Be sure to keep the shoulders down and back; do not shrug them up.

Y's

Because it's the opposite of the throwing motion, the Y exercise trains the muscles that normally get weak and over-stretched. It also helps with maintaining proper posture, thus reducing the chance of an impingement injury.

  • Stand facing the anchor point holding the handles with straight arms. Make sure the straps are taut and that your palms are facing down
  • You can increase the resistance by moving your feet closer to the anchor point
  • Raise your arms up at a 45-degree angles until you reach your full shoulder flexion (forming Y overhead)
  • Do not bend at the elbow
  • Keep your shoulder blades down and back

W's

This is an important exercise because it works the posterior shoulder muscles while also strengthening the external rotators. The external rotators are part of the rotator cuff, which is a commonly injured area.
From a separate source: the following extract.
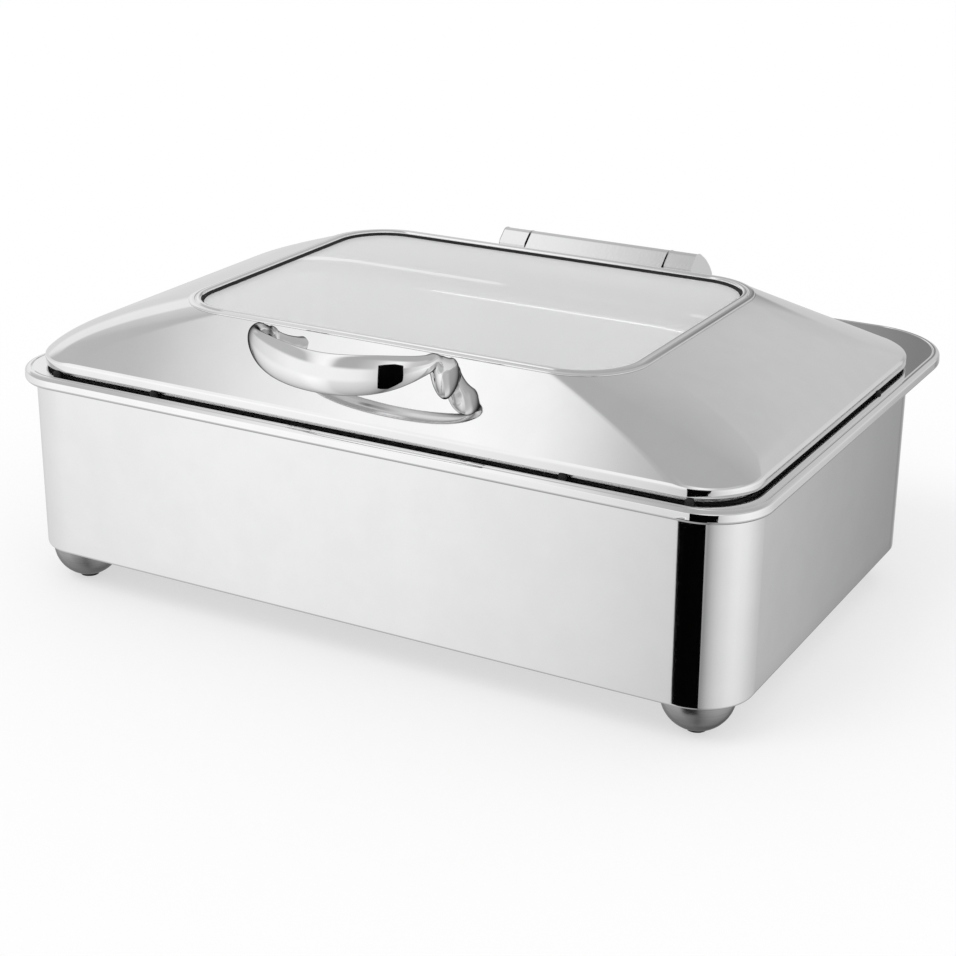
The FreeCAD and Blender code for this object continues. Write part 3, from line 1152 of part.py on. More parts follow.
def make_handle():
    """A bowed grip whose ends turn back to two flared posts on the lid's front slope."""
    right = handle_stations()
    left = [(FreeCAD.Vector(-point.x, point.y, point.z), FreeCAD.Vector(-up.x, up.y, up.z), tall, thick)
            for point, up, tall, thick in right]
    middle = FreeCAD.Vector(S["handle_x"].value, 0, 0)
    chain = [(middle + station[0], *station[1:]) for station in list(reversed(left)) + right[1:]]
    points = [station[0] for station in chain]
    wires = []
    for number, (point, up, tall, thick) in enumerate(chain):
        before = points[max(number - 1, 0)]
        after = points[min(number + 1, len(points) - 1)]
        wires.append(ellipse_wire(point, (after - before).normalize(), up, tall, thick))
    form = solid("handle_form", Part.makeLoft(wires, True, False))
    bores, bolts, washers = [], [], []
    for number, x in enumerate(post_places()):
        point, normal = slope_place(HANDLE_BOLT_SHARE, x)
        radius = S["handle_bolt"].value
        loose = radius + S["running_gap"].value
        flat, tall = S["washer_thick"].value, S["bolt_head_height"].value
        inner = point - normal * (S["lid_sheet"].value * BACK_WALL + S["washer_gap"].value)
        seat = inner - normal * flat
        depth = S["bolt_bore"].value
        bores.append(rod("handle_bore_%d" % number, loose, point - normal, normal, depth + 1))
        length = S["bolt_length"].value + flat
        shank = rod("handle_shank_%d" % number, radius, seat, normal, length)
        head = rod("handle_head_%d" % number, S["bolt_head"].value, seat - normal * tall, normal, tall)
        bolts.append(fuse("handle_bolt_%d" % number, shank, head))
        ring = rod("washer_disc_%d" % number, S["washer_radius"].value, seat, normal, flat)
        hole = rod("washer_hole_%d" % number, loose, seat, normal, flat)
        washers.append(cut("handle_washer_%d" % number, ring, hole))
    publish("handle_grip", cut("handle_grip", form, lid_form("lid_outside_copy"), *bores))
    publish("handle_bolts", group("handle_bolts", *bolts))
    publish("handle_washers", group("handle_washers", *washers))


# The hinge.

def hinge_screw_points():
    """Screws that come up through the stiffener and the shelf into the hinge base."""
    front = S["lid_back"] + S["hinge_front_gap"]
    near, far = front + S["hinge_screw_edge"], S["hinge_reach"] - S["hinge_screw_edge"]
    x = HINGE_HALF - S["hinge_screw_end"]
    return [(side * x, y) for side in (-1, 1) for y in (near, far)] + [(size(0), far)]


def in_numbers(points):
    """Pairs of sizes as pairs of plain numbers."""
    return [(size(y).value, size(z).value) for y, z in points]


def gable(front_y, low_z):
    """The hinge's section above the shelf: a flat front slope, a narrow ridge and a back that falls in
    three flats, as points in y and z round the pivot."""
    y, z = S["pivot_reach"], PIVOT_Z
    back = S["hinge_reach"]
    return in_numbers([(front_y, low_z), (front_y, z + S["front_rise"]),
                       (y - S["knee_reach"], z + S["knee_rise"]), (y - S["ridge_reach"], z + S["ridge_rise"]),
                       (y - S["crest_reach"], z + S["crest_rise"]), (y + S["nape_reach"], z + S["nape_rise"]),
                       (y + S["tail_reach"], z + S["tail_rise"]), (back, z - S["tail_drop"]), (back, low_z)])


def prism(name, points, low_x, high_x):
    """A section in y and z, stretched along X."""
    corners = [FreeCAD.Vector(low_x, y, z) for y, z in points]
    face = Part.Face(Part.makePolygon(corners + corners[:1]))
    return solid(name, face.extrude(FreeCAD.Vector(high_x - low_x, 0, 0)))


def make_hinge():
    """The base with its two end housings on the shelf, and the block between them that carries the lid."""
    half, arm = HINGE_HALF.value, S["arm_half"].value
    front = S["lid_back"] + S["hinge_front_gap"]
    section = gable(front - S["base_lean"], RIM_TOP)
    section[0:1] = in_numbers([(front, RIM_TOP), (front, RIM_TOP + S["base_lean_from"])])
    form = prism("hinge_base_form", section, -half, half)
    inside = S["arm_half"] + S["hinge_slit"]
    room = box("hinge_room", (-inside, S["lid_back"] - S["base_lean"], RIM_TOP + S["hinge_foot"]),
               (inside, S["hinge_reach"] + 1, PIVOT_Z + 2 * S["ridge_rise"]))
    at = (S["pivot_reach"], PIVOT_Z)
    pin = S["pin_radius"]
    gap = S["running_gap"]
    bored = HINGE_HALF - S["bore_cap"]
    bore = cylinder("base_bore", pin + gap, 2 * bored, (-bored, *at), axis="x")
    reach = inside + S["damper_length"]
    rooms = cylinder("damper_rooms", S["damper_radius"] + gap, 2 * reach, (-reach, *at), axis="x")
    taps = [cylinder("hinge_tap_%d" % n, S["hinge_screw"] + gap, S["hinge_tap_depth"], (x, y, RIM_TOP))
            for n, (x, y) in enumerate(hinge_screw_points())]
    publish("hinge_base", cut("hinge_base", form, room, bore, rooms, *taps))
    pinned = HINGE_HALF - S["pin_cap"]
    publish("hinge_pin", cylinder("hinge_pin", pin, 2 * pinned, (-pinned, *at), axis="x"))
    dampers = []
    for number, start in enumerate((-reach, reach - S["damper_length"])):
        case = cylinder("damper_case_%d" % number, S["damper_radius"], S["damper_length"], (start, *at),
                        axis="x")
        hole = cylinder("damper_hole_%d" % number, pin + gap, S["damper_length"], (start, *at), axis="x")
        dampers.append(cut("damper_%d" % number, case, hole))
    publish("hinge_dampers", group("hinge_dampers", *dampers))

    y, z, lip = S["pivot_reach"], PIVOT_Z, S["lid_back"]
    upper = gable(y, z)[3:7]
    outline = in_numbers([(lip - S["toe_reach"], z - S["toe_drop"]),
                          (lip - S["toe_top_reach"], z - S["toe_top_drop"])]) + upper
    outline += in_numbers([(y + S["heel_reach"], z - S["heel_drop"]),
                           (y + S["heel_low_reach"], z - S["heel_low_drop"]),
                           (y - S["belly_reach"], z - S["belly_drop"]),
                           (lip - S["arm_lip_gap"], LIP_TOP + S["arm_lip_gap"])])
    cover = prism("arm_cover", outline, -arm, arm)
    barrel_form = cylinder("arm_barrel", S["barrel_radius"], 2 * S["arm_half"], (-S["arm_half"], *at), axis="x")
    round_it = 2 * S["barrel_radius"]
    below = box("barrel_limit", (-S["arm_half"], y - round_it, z - round_it), (S["arm_half"], y + round_it, z))
    barrel = new("Part::Common", "arm_lower")
    barrel.Base, barrel.Tool = barrel_form, below
    seat_radius = pin + S["bush_wall"]
    seat = cylinder("bush_seat", seat_radius, 2 * S["arm_half"], (-S["arm_half"], *at), axis="x")
    tapped = []
    for number, x in enumerate(ARM_SCREWS):
        point, normal = slope_place(ARM_SCREW_SHARE, x, "back")
        tapped.append(rod("arm_tap_%d" % number, (S["hinge_screw"] + gap).value, point - normal, normal,
                          S["arm_tap_depth"].value + 1))
    publish("hinge_arm", cut("hinge_arm", fuse("arm_form", cover, barrel), lid_form("lid_outside_second"),
                             seat, *tapped))
    bushes = []
    length = S["bush_length"]
    for number, start in enumerate((-S["arm_half"], S["arm_half"] - length)):
        outer = cylinder("bush_outer_%d" % number, seat_radius, length, (start, *at), axis="x")
        inner = cylinder("bush_inner_%d" % number, pin + gap, length, (start, *at), axis="x")
        bushes.append(cut("bush_%d" % number, outer, inner))
    publish("hinge_bushes", group("hinge_bushes", *bushes))

    thick, drop = S["stiffener_sheet"], S["stiffener_drop"]
    x = HINGE_HALF + S["stiffener_end"]
    flat = box("stiffener_flat", (-x, BODY_Y, RIM_UNDER - thick), (x, S["hinge_reach"], RIM_UNDER))
    web = box("stiffener_web", (-x, BODY_Y, RIM_UNDER - drop), (x, BODY_Y + thick, RIM_UNDER))
    holes = [cylinder("stiffener_hole_%d" % n, S["hinge_screw"] + gap, thick, (sx, sy, RIM_UNDER - thick))
             for n, (sx, sy) in enumerate(hinge_screw_points())]
    publish("hinge_stiffener", cut("hinge_stiffener", fuse("stiffener_form", flat, web), *holes))
    shank = S["rim_sheet"] + thick + S["hinge_screw_length"]
    head, tall = S["hinge_screw_head"], S["hinge_screw_head_height"]
    publish("hinge_screws", screws("hinge_screws", "XY_Plane", RIM_UNDER - thick, hinge_screw_points(),
                                   S["hinge_screw"], shank, head, tall, flip=True))

    point, normal = slope_place(ARM_SCREW_SHARE, 0, "back")
    inner = point - normal * (S["lid_sheet"].value * SIDE_WALL + S["backing_gap"].value)
    turn = FreeCAD.Rotation(FreeCAD.Vector(0, 0, 1), normal)
    half_bar, bar_y, bar_z = (S[name].value for name in ("backing_half", "backing_depth", "backing_thick"))
    corner = FreeCAD.Vector(-half_bar, -bar_y / 2, -bar_z)
    bar = solid("backing_bar", Part.makeBox(2 * half_bar, bar_y, bar_z, corner))
    bar.Placement = FreeCAD.Placement(inner, turn)
    drilled, arm_screws = [], []
    radius, reach = S["hinge_screw"].value, S["arm_screw_length"].value
    for number, x in enumerate(ARM_SCREWS):
        seat = inner + FreeCAD.Vector(x, 0, 0) - normal * bar_z
        clear = radius + S["backing_hole_gap"].value
        drilled.append(rod("backing_hole_%d" % number, clear, seat - normal, normal, bar_z + 2))
        shank = rod("arm_shank_%d" % number, radius, seat, normal, bar_z + reach)
        top = rod("arm_head_%d" % number, head.value, seat - normal * tall.value, normal, tall.value)
        arm_screws.append(fuse("arm_screw_%d" % number, shank, top))
    publish("hinge_backing", cut("hinge_backing", bar, *drilled))
    publish("hinge_arm_screws", group("hinge_arm_screws", *arm_screws))


make_feet()
make_casing()
make_base()
make_rim()
make_bumpers()
make_pans()
make_heater()
make_panel()
make_thermostat()
make_switch()
make_lamp()
make_inlet()
make_wiring()
make_lid()
make_window()
make_handle()
make_hinge()
doc.recompute()

faults = [thing.Label for thing in doc.Objects if "Invalid" in thing.State or "Error" in thing.State]
for thing in subparts:
    if thing.Shape.isNull() or not thing.Shape.isValid() or not thing.Shape.Solids:
        faults.append(thing.Label)
if faults:
    raise SystemExit("these did not build: " + ", ".join(faults))

os.makedirs("parts", exist_ok=True)
for thing in subparts:
    thing.Shape.exportStep("parts/%s.step" % thing.Label)
print(len(subparts), "sub-parts")
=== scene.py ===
"""Looks of an electric chafing dish: polished sheet, castings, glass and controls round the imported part.

Sizes in the shapes are millimetres in the part's own frame: +X is right, +Y is back, +Z is up, and z = 0 is
the counter. The casing's middle is at y = CASING_Y.
"""

import json
import math

import bmesh
import bpy
import numpy as np
from mathutils import Matrix, Vector

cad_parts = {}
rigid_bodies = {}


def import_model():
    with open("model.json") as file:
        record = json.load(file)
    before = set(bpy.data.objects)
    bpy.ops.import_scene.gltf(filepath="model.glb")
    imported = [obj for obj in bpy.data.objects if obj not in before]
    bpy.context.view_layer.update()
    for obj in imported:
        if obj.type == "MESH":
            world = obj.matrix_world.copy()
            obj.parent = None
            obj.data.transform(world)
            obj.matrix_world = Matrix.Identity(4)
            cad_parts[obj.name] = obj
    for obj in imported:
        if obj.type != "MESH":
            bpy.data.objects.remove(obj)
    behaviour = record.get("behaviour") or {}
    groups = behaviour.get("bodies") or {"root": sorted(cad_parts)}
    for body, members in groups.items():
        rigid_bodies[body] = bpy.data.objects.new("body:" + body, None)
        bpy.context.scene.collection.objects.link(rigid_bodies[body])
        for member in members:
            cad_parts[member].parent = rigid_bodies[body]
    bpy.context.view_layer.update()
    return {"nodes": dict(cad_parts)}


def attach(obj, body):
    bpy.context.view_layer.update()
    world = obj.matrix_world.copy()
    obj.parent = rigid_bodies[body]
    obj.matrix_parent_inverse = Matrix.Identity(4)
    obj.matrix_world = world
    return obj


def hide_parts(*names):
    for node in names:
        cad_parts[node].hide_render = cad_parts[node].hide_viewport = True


for left_over in list(bpy.data.objects):
    bpy.data.objects.remove(left_over)
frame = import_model()

MM = 0.001
CASING_Y = -20.0
ARC, RUN = 22, 14


# Shapes.

def rounded_loops(levels):
    """Closed loops, one for each level, which is (half width, reach to the front, reach to the back, front
    corner, back corner, height). A corner is centre + radius * (cos a, sin a) over a quarter turn, in ARC
    steps. A side between two corners is cut at (1 - cos(pi t)) / 2 of its length, so it is finer near them,
    in RUN steps."""
    half, front, back, near, far, z = (column[:, None] for column in np.asarray(levels, float).T)
    turn = np.linspace(0, math.pi / 2, ARC + 1)
    share = (1 - np.cos(math.pi * np.arange(1, RUN) / RUN)) / 2
    ends = []
    for x, y, radius, start in ((half - near, near - front, near, -90), (half - far, back - far, far, 0),
                                (far - half, back - far, far, 90), (near - half, near - front, near, 180)):
        angle = math.radians(start) + turn
        ends.append(np.stack([x + radius * np.cos(angle), y + radius * np.sin(angle)]))
    parts = []
    for here, after in zip(ends, ends[1:] + ends[:1]):
        first, last = here[..., -1:], after[..., :1]
        parts += [here, first + (last - first) * share]
    x, y = np.concatenate(parts, axis=-1)
    return np.stack([x, y + CASING_Y, z + 0 * x], axis=-1)


def eased(rows, reaches, closed=False, steps=4):
    """A profile with rounded corners: a corner P becomes (1-t)^2 A + 2t(1-t) P + t^2 B, where A and B lie
    its reach before and after it. Distances are taken in the first and the last number of a row."""
    rows = np.asarray(rows, float)
    t = np.linspace(0, 1, steps + 1)[:, None]
    done = []
    for number, (here, reach) in enumerate(zip(rows, reaches)):
        before, after = rows[number - 1], rows[(number + 1) % len(rows)]
        if not reach or (not closed and number in (0, len(rows) - 1)):
            done.append(here[None])
            continue
        back, on = ((end - here) * reach / math.hypot(end[0] - here[0], end[-1] - here[-1])
                    for end in (before, after))
        done.append(here + (1 - t) ** 2 * back + t ** 2 * on)
    return np.concatenate(done)


def grown(base, out, z):
    """A level that lies out beyond a base outline, at height z."""
    return [size + out for size in base] + [z]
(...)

The stronger those small stabilizing muscles are, the less likely the shoulder will be overused or injured.

  • Stand facing the anchor point holding handles with straight arms. Make sure the straps are taut and that your palms are facing down
  • You can increase the resistance by moving your feet closer to the anchor point
  • Pull your elbows back while simultaneously externally rotating at the shoulder until your arms form a W

Once again, be sure to keep your shoulder blades down and back.